In most countries, an industrial design must be registered in order to be protected under industrial design law. Depending on the particular national law and the kind of design, an industrial design may also be protected as an unregistered design or as a work of art under copyright law. In some countries, industrial design and copyright protection can exist concurrently. In other countries, they are mutually exclusive: meaning that once the owner chooses one kind of protection, he can no longer invoke the other.

Under certain circumstances an industrial design may also be eligible for protection under unfair competition law, although the conditions of protection and the rights and remedies ensured can be significantly different. —http://www.wipo.int/designs/en/

International Industrial Designs are organized by the Locarno Classification System.

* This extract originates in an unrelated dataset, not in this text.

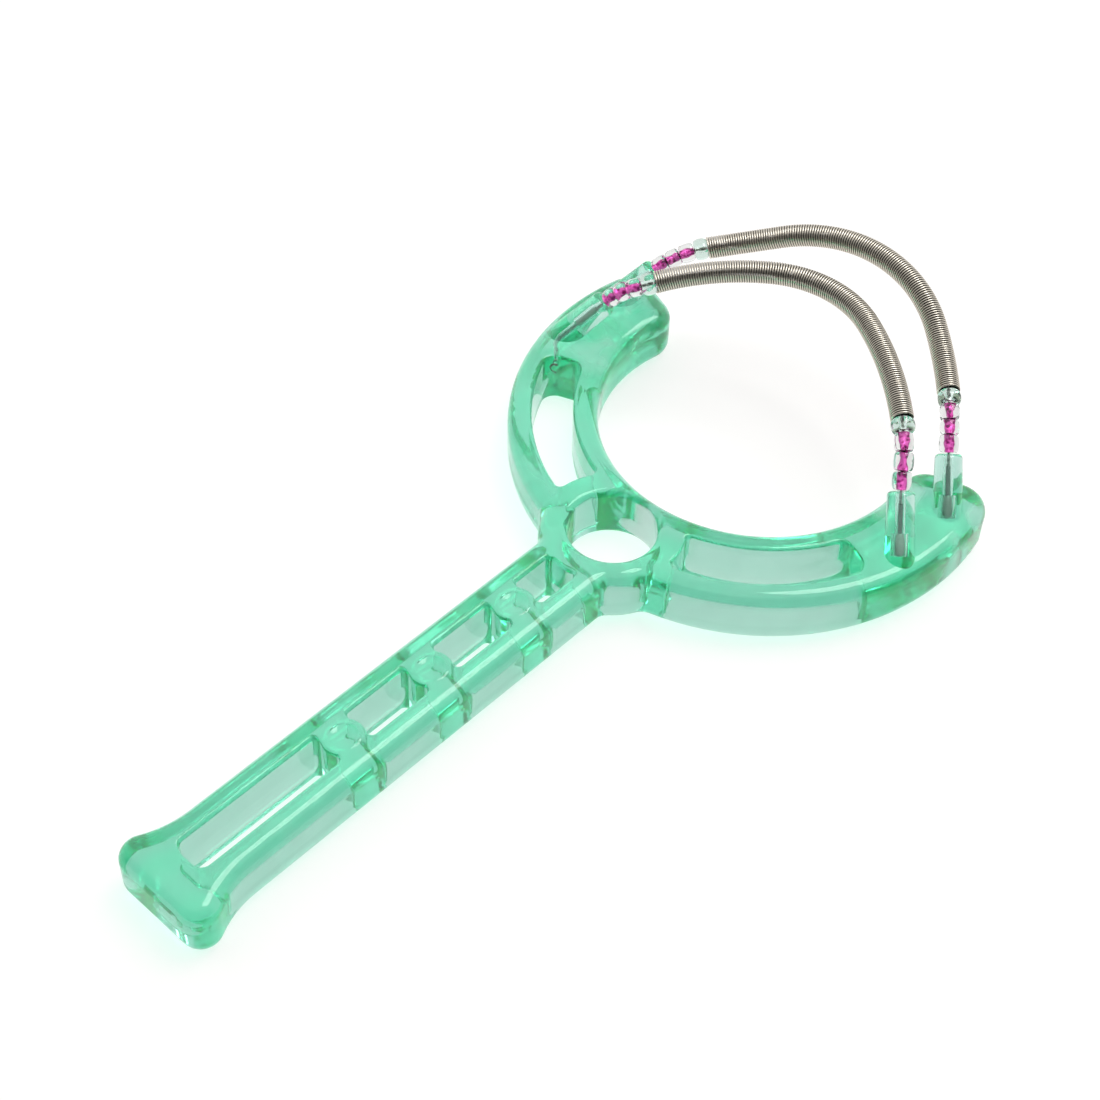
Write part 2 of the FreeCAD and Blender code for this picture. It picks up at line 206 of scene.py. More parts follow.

 How to Search Plant Patents

Patent numbers given for plant patents start with "PP." Use PatFT to find plant patents from 1976 to the present. You'll need to do a keyword search. You can also search plant patents in Google Patents. Be aware that the images, which are so important to plant patents, are scanned in black and white both in Google Patents and in PatFT. Physical copies of plant patents, which include color photographs of the plants patented, are required to be kept by Patent & Trademark Resource Centers, such as Malpass Library. When you find the number of the plant patent you wish to see, you can go to a PTRC and ask to see the patent.